Exercise objective -
Present the data once more in exactly its original form.

[Structured object records]
==*==

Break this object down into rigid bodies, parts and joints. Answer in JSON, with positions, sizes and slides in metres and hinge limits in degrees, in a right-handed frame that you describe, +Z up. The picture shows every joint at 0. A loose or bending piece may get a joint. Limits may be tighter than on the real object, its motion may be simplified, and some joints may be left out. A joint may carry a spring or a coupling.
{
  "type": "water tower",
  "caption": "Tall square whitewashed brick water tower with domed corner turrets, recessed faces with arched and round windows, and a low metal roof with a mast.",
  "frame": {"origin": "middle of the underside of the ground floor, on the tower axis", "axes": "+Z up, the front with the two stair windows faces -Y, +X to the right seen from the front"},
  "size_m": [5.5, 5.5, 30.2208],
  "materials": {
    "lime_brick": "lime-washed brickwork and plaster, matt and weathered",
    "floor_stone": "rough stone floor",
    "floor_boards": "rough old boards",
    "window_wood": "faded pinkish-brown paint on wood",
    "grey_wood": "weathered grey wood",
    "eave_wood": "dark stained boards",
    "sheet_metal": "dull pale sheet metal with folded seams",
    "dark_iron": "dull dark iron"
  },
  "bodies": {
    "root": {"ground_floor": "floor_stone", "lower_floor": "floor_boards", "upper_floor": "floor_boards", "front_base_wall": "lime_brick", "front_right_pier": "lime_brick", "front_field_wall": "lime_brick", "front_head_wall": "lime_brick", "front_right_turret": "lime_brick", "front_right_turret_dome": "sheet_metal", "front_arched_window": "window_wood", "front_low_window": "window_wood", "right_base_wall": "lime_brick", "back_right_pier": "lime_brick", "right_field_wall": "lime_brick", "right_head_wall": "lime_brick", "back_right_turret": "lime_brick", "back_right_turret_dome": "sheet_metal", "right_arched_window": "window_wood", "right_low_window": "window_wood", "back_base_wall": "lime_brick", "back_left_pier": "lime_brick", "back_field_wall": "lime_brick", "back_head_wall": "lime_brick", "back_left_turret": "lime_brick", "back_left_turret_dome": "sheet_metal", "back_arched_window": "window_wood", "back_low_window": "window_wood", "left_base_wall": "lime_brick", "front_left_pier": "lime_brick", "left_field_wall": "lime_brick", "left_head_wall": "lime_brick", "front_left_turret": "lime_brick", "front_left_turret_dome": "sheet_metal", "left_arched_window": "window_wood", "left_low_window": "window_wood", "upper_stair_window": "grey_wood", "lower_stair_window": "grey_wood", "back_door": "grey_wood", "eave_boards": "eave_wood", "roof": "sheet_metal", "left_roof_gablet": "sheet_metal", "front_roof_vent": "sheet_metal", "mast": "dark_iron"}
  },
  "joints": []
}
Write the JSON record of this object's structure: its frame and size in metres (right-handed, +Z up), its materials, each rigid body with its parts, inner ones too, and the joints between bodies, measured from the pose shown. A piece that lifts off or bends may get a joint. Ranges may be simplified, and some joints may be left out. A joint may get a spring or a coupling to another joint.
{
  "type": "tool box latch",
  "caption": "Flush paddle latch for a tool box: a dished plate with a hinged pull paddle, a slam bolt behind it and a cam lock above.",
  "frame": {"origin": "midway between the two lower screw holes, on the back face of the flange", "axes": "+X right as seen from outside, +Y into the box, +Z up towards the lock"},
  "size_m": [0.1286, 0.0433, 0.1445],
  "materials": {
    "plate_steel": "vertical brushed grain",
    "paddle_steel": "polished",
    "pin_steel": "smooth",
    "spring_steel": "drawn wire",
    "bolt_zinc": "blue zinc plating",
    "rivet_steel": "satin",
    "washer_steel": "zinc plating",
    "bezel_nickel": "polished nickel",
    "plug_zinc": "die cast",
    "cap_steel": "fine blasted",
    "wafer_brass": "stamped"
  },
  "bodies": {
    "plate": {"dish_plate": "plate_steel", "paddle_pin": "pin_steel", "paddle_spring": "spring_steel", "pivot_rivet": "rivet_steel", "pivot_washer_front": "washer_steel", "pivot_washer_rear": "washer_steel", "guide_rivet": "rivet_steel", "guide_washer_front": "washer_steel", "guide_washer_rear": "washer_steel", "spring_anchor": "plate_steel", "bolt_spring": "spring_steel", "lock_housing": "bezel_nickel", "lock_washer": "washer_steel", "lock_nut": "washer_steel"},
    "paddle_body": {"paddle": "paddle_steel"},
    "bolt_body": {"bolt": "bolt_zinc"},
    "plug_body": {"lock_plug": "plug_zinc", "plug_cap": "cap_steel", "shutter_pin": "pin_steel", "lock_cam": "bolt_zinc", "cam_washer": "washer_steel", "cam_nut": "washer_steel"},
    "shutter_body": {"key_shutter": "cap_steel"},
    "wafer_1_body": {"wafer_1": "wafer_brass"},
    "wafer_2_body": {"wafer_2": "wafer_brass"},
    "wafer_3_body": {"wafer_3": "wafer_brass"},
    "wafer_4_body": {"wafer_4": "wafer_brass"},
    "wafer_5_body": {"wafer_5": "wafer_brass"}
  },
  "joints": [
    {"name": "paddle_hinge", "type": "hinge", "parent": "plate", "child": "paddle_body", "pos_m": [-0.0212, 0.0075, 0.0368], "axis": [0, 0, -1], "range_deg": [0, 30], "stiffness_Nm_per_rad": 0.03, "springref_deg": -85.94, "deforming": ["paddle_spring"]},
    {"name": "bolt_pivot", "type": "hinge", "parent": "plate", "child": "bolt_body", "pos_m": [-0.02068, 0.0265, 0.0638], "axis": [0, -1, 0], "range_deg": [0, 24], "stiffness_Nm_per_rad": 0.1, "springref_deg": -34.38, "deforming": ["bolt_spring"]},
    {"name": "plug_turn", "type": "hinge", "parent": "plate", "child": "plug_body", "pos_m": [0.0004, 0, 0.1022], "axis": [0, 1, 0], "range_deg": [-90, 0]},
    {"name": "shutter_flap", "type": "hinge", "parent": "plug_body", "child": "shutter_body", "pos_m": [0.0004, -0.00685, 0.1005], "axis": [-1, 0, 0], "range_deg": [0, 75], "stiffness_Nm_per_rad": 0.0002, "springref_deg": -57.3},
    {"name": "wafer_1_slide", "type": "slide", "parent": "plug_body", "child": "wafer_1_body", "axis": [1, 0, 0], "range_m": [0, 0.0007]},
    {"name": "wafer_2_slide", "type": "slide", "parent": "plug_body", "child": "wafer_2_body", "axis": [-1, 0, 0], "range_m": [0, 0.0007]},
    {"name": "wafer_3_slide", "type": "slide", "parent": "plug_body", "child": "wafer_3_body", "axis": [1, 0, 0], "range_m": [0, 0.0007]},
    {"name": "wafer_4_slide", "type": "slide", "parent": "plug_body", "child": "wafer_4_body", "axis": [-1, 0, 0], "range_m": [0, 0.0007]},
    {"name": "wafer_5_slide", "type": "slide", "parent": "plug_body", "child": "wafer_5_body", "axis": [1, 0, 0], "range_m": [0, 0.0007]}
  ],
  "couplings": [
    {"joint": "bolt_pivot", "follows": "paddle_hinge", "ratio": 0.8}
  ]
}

==*==

Task solution -
Break this object down into rigid bodies, parts and joints. Answer in JSON, with positions, sizes and slides in metres and hinge limits in degrees, in a right-handed frame that you describe, +Z up. The picture shows every joint at 0. A loose or bending piece may get a joint. Limits may be tighter than on the real object, its motion may be simplified, and some joints may be left out. A joint may carry a spring or a coupling.
{
  "type": "water tower",
  "caption": "Tall square whitewashed brick water tower with domed corner turrets, recessed faces with arched and round windows, and a low metal roof with a mast.",
  "frame": {"origin": "middle of the underside of the ground floor, on the tower axis", "axes": "+Z up, the front with the two stair windows faces -Y, +X to the right seen from the front"},
  "size_m": [5.5, 5.5, 30.2208],
  "materials": {
    "lime_brick": "lime-washed brickwork and plaster, matt and weathered",
    "floor_stone": "rough stone floor",
    "floor_boards": "rough old boards",
    "window_wood": "faded pinkish-brown paint on wood",
    "grey_wood": "weathered grey wood",
    "eave_wood": "dark stained boards",
    "sheet_metal": "dull pale sheet metal with folded seams",
    "dark_iron": "dull dark iron"
  },
  "bodies": {
    "root": {"ground_floor": "floor_stone", "lower_floor": "floor_boards", "upper_floor": "floor_boards", "front_base_wall": "lime_brick", "front_right_pier": "lime_brick", "front_field_wall": "lime_brick", "front_head_wall": "lime_brick", "front_right_turret": "lime_brick", "front_right_turret_dome": "sheet_metal", "front_arched_window": "window_wood", "front_low_window": "window_wood", "right_base_wall": "lime_brick", "back_right_pier": "lime_brick", "right_field_wall": "lime_brick", "right_head_wall": "lime_brick", "back_right_turret": "lime_brick", "back_right_turret_dome": "sheet_metal", "right_arched_window": "window_wood", "right_low_window": "window_wood", "back_base_wall": "lime_brick", "back_left_pier": "lime_brick", "back_field_wall": "lime_brick", "back_head_wall": "lime_brick", "back_left_turret": "lime_brick", "back_left_turret_dome": "sheet_metal", "back_arched_window": "window_wood", "back_low_window": "window_wood", "left_base_wall": "lime_brick", "front_left_pier": "lime_brick", "left_field_wall": "lime_brick", "left_head_wall": "lime_brick", "front_left_turret": "lime_brick", "front_left_turret_dome": "sheet_metal", "left_arched_window": "window_wood", "left_low_window": "window_wood", "upper_stair_window": "grey_wood", "lower_stair_window": "grey_wood", "back_door": "grey_wood", "eave_boards": "eave_wood", "roof": "sheet_metal", "left_roof_gablet": "sheet_metal", "front_roof_vent": "sheet_metal", "mast": "dark_iron"}
  },
  "joints": []
}
Write the JSON record of this object's structure: its frame and size in metres (right-handed, +Z up), its materials, each rigid body with its parts, inner ones too, and the joints between bodies, measured from the pose shown. A piece that lifts off or bends may get a joint. Ranges may be simplified, and some joints may be left out. A joint may get a spring or a coupling to another joint.
{
  "type": "tool box latch",
  "caption": "Flush paddle latch for a tool box: a dished plate with a hinged pull paddle, a slam bolt behind it and a cam lock above.",
  "frame": {"origin": "midway between the two lower screw holes, on the back face of the flange", "axes": "+X right as seen from outside, +Y into the box, +Z up towards the lock"},
  "size_m": [0.1286, 0.0433, 0.1445],
  "materials": {
    "plate_steel": "vertical brushed grain",
    "paddle_steel": "polished",
    "pin_steel": "smooth",
    "spring_steel": "drawn wire",
    "bolt_zinc": "blue zinc plating",
    "rivet_steel": "satin",
    "washer_steel": "zinc plating",
    "bezel_nickel": "polished nickel",
    "plug_zinc": "die cast",
    "cap_steel": "fine blasted",
    "wafer_brass": "stamped"
  },
  "bodies": {
    "plate": {"dish_plate": "plate_steel", "paddle_pin": "pin_steel", "paddle_spring": "spring_steel", "pivot_rivet": "rivet_steel", "pivot_washer_front": "washer_steel", "pivot_washer_rear": "washer_steel", "guide_rivet": "rivet_steel", "guide_washer_front": "washer_steel", "guide_washer_rear": "washer_steel", "spring_anchor": "plate_steel", "bolt_spring": "spring_steel", "lock_housing": "bezel_nickel", "lock_washer": "washer_steel", "lock_nut": "washer_steel"},
    "paddle_body": {"paddle": "paddle_steel"},
    "bolt_body": {"bolt": "bolt_zinc"},
    "plug_body": {"lock_plug": "plug_zinc", "plug_cap": "cap_steel", "shutter_pin": "pin_steel", "lock_cam": "bolt_zinc", "cam_washer": "washer_steel", "cam_nut": "washer_steel"},
    "shutter_body": {"key_shutter": "cap_steel"},
    "wafer_1_body": {"wafer_1": "wafer_brass"},
    "wafer_2_body": {"wafer_2": "wafer_brass"},
    "wafer_3_body": {"wafer_3": "wafer_brass"},
    "wafer_4_body": {"wafer_4": "wafer_brass"},
    "wafer_5_body": {"wafer_5": "wafer_brass"}
  },
  "joints": [
    {"name": "paddle_hinge", "type": "hinge", "parent": "plate", "child": "paddle_body", "pos_m": [-0.0212, 0.0075, 0.0368], "axis": [0, 0, -1], "range_deg": [0, 30], "stiffness_Nm_per_rad": 0.03, "springref_deg": -85.94, "deforming": ["paddle_spring"]},
    {"name": "bolt_pivot", "type": "hinge", "parent": "plate", "child": "bolt_body", "pos_m": [-0.02068, 0.0265, 0.0638], "axis": [0, -1, 0], "range_deg": [0, 24], "stiffness_Nm_per_rad": 0.1, "springref_deg": -34.38, "deforming": ["bolt_spring"]},
    {"name": "plug_turn", "type": "hinge", "parent": "plate", "child": "plug_body", "pos_m": [0.0004, 0, 0.1022], "axis": [0, 1, 0], "range_deg": [-90, 0]},
    {"name": "shutter_flap", "type": "hinge", "parent": "plug_body", "child": "shutter_body", "pos_m": [0.0004, -0.00685, 0.1005], "axis": [-1, 0, 0], "range_deg": [0, 75], "stiffness_Nm_per_rad": 0.0002, "springref_deg": -57.3},
    {"name": "wafer_1_slide", "type": "slide", "parent": "plug_body", "child": "wafer_1_body", "axis": [1, 0, 0], "range_m": [0, 0.0007]},
    {"name": "wafer_2_slide", "type": "slide", "parent": "plug_body", "child": "wafer_2_body", "axis": [-1, 0, 0], "range_m": [0, 0.0007]},
    {"name": "wafer_3_slide", "type": "slide", "parent": "plug_body", "child": "wafer_3_body", "axis": [1, 0, 0], "range_m": [0, 0.0007]},
    {"name": "wafer_4_slide", "type": "slide", "parent": "plug_body", "child": "wafer_4_body", "axis": [-1, 0, 0], "range_m": [0, 0.0007]},
    {"name": "wafer_5_slide", "type": "slide", "parent": "plug_body", "child": "wafer_5_body", "axis": [1, 0, 0], "range_m": [0, 0.0007]}
  ],
  "couplings": [
    {"joint": "bolt_pivot", "follows": "paddle_hinge", "ratio": 0.8}
  ]
}